A SPECIAL ceremony was held today (Monday) to preserve parts of Malton life for future generations.

Schoolchildren helped bury a time capsule to mark the restoration of Malton’s Wesley Centre at the event which was also attended by members of the public and local dignitaries.

The Grade II* building of historic importance in Savile Street is to reopen next spring as a state-of-the-art community hub, featuring a 600-seat auditorium.

The time capsule project aimed to capture the essence of our present time by inviting school children to contribute letters, drawings, and objects that encapsulate their thoughts, dreams, and hopes for the future. The objects have now been sealed for 100 years, to be opened by the children of Malton in the future.
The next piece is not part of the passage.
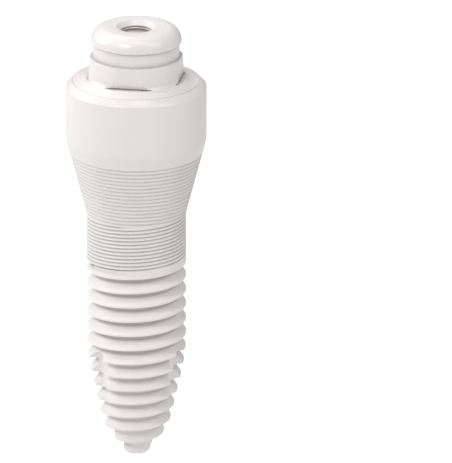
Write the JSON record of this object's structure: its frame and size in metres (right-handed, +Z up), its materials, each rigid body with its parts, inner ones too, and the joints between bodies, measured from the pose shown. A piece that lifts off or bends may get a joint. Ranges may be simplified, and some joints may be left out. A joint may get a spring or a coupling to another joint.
{
  "type": "dental implant",
  "caption": "White ceramic dental implant: tapered cutting screw, ring-grooved neck and polished collar, with a rounded abutment on wrench flats and a tapped centre hole.",
  "frame": {"origin": "on the axis at bone level, where the polished collar ends and the ring grooves begin", "axes": "+Z runs up along the axis from the apex to the cap; X and Y are square to the wrench flats, and the flat towards -Y is the one that faces the viewer"},
  "size_m": [0.0056, 0.0056, 0.0181],
  "materials": {
    "body_ceramic": "warm white, polished collar, matt below",
    "head_ceramic": "warm white, satin",
    "titanium": "dark brownish grey titanium, turned"
  },
  "bodies": {
    "root": {"implant_body": "body_ceramic", "abutment": "head_ceramic", "insert_stud": "titanium"}
  },
  "joints": []
}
Paul Emberley, trustee, and Wesley Centre development lead, said: “Whilst working on the restoration of the Wesley Centre, the architects and builders found historic artefacts embedded in floorboards and walls, including a 1902 opera programme. This sparked an idea to engage with the local primary school children to take part in a time capsule project.”

The iconic Malton building was twice put up for sale in the last century and was at risk of permanent closure or demolition after suffering significant structural issues.
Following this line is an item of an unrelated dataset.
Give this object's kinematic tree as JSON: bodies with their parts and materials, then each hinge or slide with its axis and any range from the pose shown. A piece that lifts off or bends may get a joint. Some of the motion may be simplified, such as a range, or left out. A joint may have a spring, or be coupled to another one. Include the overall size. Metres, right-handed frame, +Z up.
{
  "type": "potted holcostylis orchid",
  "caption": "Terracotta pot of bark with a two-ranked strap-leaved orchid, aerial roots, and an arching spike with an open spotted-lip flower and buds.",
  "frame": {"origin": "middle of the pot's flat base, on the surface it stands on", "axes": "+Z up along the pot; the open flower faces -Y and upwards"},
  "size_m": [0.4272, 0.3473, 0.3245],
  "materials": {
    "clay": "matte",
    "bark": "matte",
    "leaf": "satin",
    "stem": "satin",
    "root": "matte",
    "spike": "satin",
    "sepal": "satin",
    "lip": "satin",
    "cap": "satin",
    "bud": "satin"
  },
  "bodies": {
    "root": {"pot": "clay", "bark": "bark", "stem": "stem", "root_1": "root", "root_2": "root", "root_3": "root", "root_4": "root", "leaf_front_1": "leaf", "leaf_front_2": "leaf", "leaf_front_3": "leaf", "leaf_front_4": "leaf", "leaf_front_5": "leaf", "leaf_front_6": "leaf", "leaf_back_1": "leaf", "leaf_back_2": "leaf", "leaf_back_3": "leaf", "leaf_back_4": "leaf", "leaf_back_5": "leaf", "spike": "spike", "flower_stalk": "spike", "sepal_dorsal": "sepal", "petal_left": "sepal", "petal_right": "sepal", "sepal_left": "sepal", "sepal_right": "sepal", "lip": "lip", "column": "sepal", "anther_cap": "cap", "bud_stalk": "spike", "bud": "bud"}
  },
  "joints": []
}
Paul, said: “It’s very special that local schoolchildren have explored what items and ideas encapsulate the times we live in for the time capsule, and what they want to pass on for the future. Just as with the Wesley Centre, it’s important to preserve what matters, while looking to the future.”
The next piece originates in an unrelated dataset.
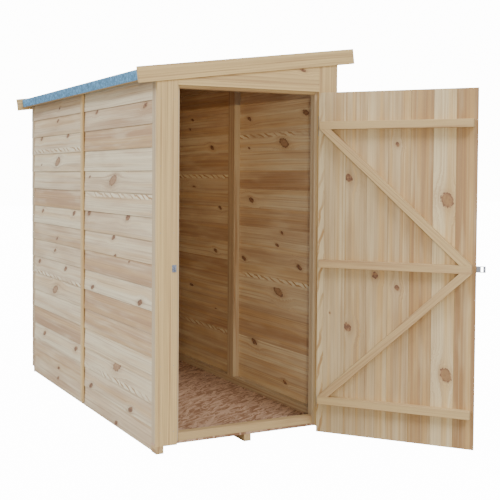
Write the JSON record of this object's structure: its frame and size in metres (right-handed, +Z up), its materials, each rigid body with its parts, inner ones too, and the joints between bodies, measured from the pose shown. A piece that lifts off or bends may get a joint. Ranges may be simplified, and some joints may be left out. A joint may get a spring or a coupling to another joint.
{
  "type": "pent garden shed",
  "caption": "Small pent-roofed timber shed with lapped board walls, felt roof, strand board floor and a ledged and braced door in its narrow end.",
  "frame": {"origin": "on the ground under the middle of the centre floor bearer, which is the middle of the shed's plan", "axes": "+X from the low side to the high side, -Y out through the door end, +Z up"},
  "size_m": [1.366, 2.4493, 1.7647],
  "materials": {
    "boards": "sawn, unpainted",
    "trim": "planed, unpainted",
    "framing": "sawn, unpainted",
    "roof_wood": "sawn, unpainted",
    "strand_board": "pressed strands",
    "felt": "mineral granules",
    "galvanised_steel": "galvanised"
  },
  "bodies": {
    "shed": {"bargeboard_front": "trim", "bargeboard_rear": "trim", "bearer_centre": "framing", "bearer_high": "framing", "bearer_low": "framing", "door_head": "framing", "door_post_high": "framing", "door_post_low": "framing", "floor_board": "strand_board", "front_corner_studs": "framing", "front_header": "trim", "front_top_rail": "framing", "front_trim_high": "trim", "front_trim_low": "trim", "hasp_staple": "galvanised_steel", "high_wall_bottom_rail": "framing", "high_wall_cladding_front": "boards", "high_wall_cladding_rear": "boards", "high_wall_cover_batten": "trim", "high_wall_studs": "framing", "high_wall_top_rail": "framing", "hinge_plate_bottom": "galvanised_steel", "hinge_plate_top": "galvanised_steel", "low_wall_bottom_rail": "framing", "low_wall_cladding_front": "boards", "low_wall_cladding_rear": "boards", "low_wall_cover_batten": "trim", "low_wall_studs": "framing", "low_wall_top_rail": "framing", "rear_bottom_rail": "framing", "rear_cladding": "boards", "rear_studs": "framing", "rear_top_rail": "framing", "roof_boards": "roof_wood", "roof_edge_rails": "framing", "roof_felt": "felt", "roof_wall_rails": "framing", "threshold": "framing"},
    "door": {"door_boards": "boards", "door_ledge_bottom": "framing", "door_ledge_middle": "framing", "door_ledge_top": "framing", "door_brace_lower": "framing", "door_brace_upper": "framing", "hinge_strap_bottom": "galvanised_steel", "hinge_strap_top": "galvanised_steel", "hasp_plate": "galvanised_steel"},
    "hasp": {"hasp_leaf": "galvanised_steel"}
  },
  "joints": [
    {"name": "door_hinge", "type": "hinge", "parent": "shed", "child": "door", "pos_m": [0.3495, -0.94, 0.7855], "axis": [0, 0, 1], "range_deg": [-130, 45]},
    {"name": "hasp_hinge", "type": "hinge", "parent": "door", "child": "hasp", "pos_m": [0.77933, -1.45069, 0.7855], "axis": [0, 0, 1], "range_deg": [0, 150]}
  ]
}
The new community hub will feature a new entrance lobby, new facilities for the disabled, a concert and events box office, and community café.

Paul said: “This sympathetic renovation will preserve what makes this historic building special, while making it of use for our community now, and for the future. It will be a vibrant centre for classical music, the arts, and for community recreational use, adding value to those who live and work in Malton, and bringing vital footfall to our market town.”

The Wesley Centre has provided a specially designed container ensuring the safe preservation of the contributed items which include a copy of the Malton Gazette & Herald.

Paul added: “This time capsule project was driven by a shared vision of preserving local history and fostering a sense of curiosity in future generations. Through their contributions, children have had the opportunity to leave a lasting imprint on the community, ensuring that their voices and perspectives are heard by those who will inhabit the world a century from now.”